Don't wait for a high-profile vulnerability announcement. Have a regular, scheduled process for applying security patches. This should be a routine part of your operational calendar. A solid plan for effective patch management should include the following steps:
Establish an inventory: It is imperative to maintain a complete and up-to-date inventory of all your database management systems, including their versions, host operating systems, and associated applications. Knowing what you have is the first step to knowing what you need to patch.
Define a policy: Create a clear, written policy that outlines roles, responsibilities, and procedures for patch management. This policy should specify how to identify, test, and deploy patches, and how to handle emergencies.
Prioritize patches: Not all patches are created equal. Prioritize patches based on the severity of the vulnerability, the criticality of the affected database, and whether the vulnerability is actively being exploited in the wild. The best way to determine severity is by using the CVSS (Common Vulnerability Scoring System) score, which is a numerical rating from 0.0 to 10.0 that represents the severity of a software vulnerability.
Furthermore, be sure that you test patches thoroughly. While security is paramount, you must also ensure stability. Always test patches in a non-production environment before deploying them to your live systems.
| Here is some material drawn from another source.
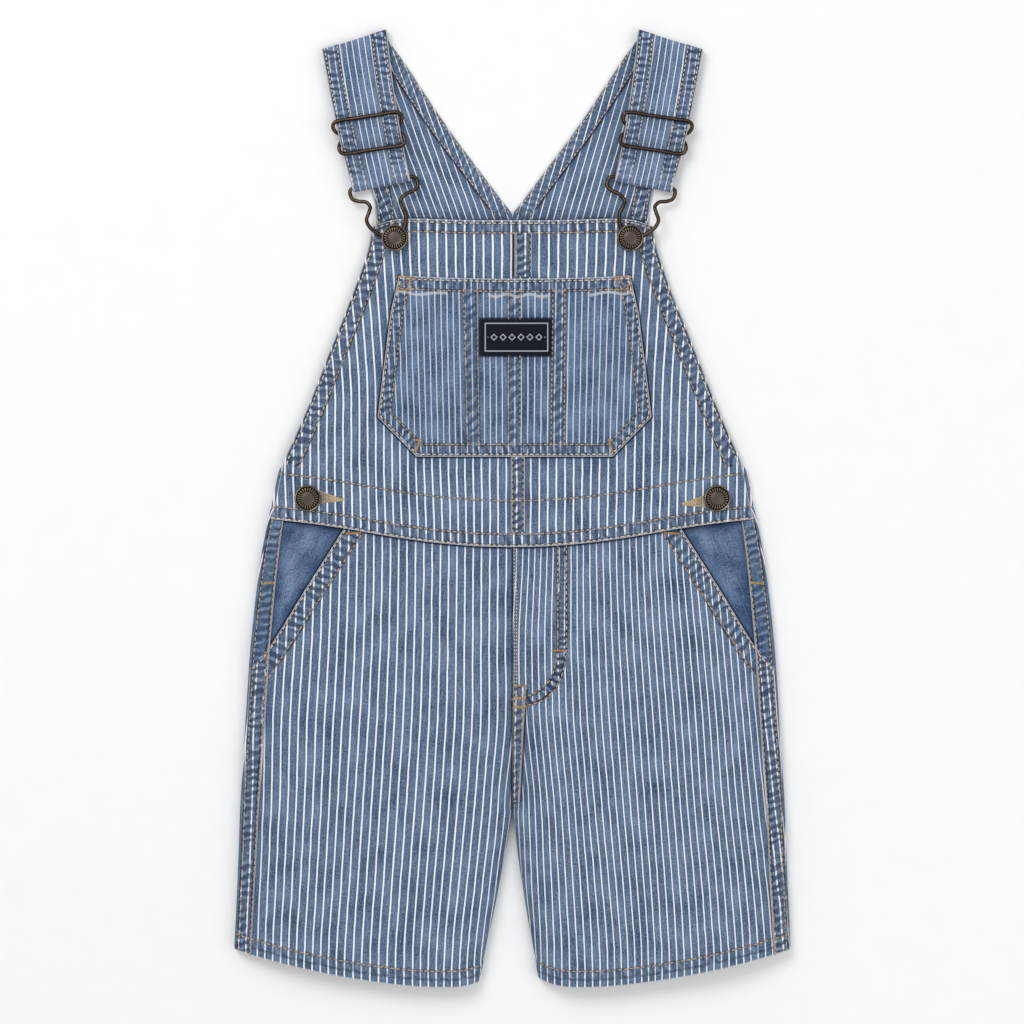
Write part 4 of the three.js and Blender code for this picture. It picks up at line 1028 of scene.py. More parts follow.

Testing is non-negotiable. Skipping this step is one of the most common reasons patches cause more problems than they solve. This should include having a clear, well-documented rollback plan. If a patch fails or causes unexpected issues in production, you must be able to quickly revert to a stable state to minimize downtime.
The Bottom Line
Navigating the data security minefield requires constant vigilance and a layered defense strategy. By focusing on fundamental practices including encryption, adhering to the principle of least privilege, actively auditing, and maintaining a rigorous patching schedule, we can significantly reduce our risk exposure. The challenge is immense, but by taking these practical steps, we transform our role from reactive firefighters to proactive data guardians.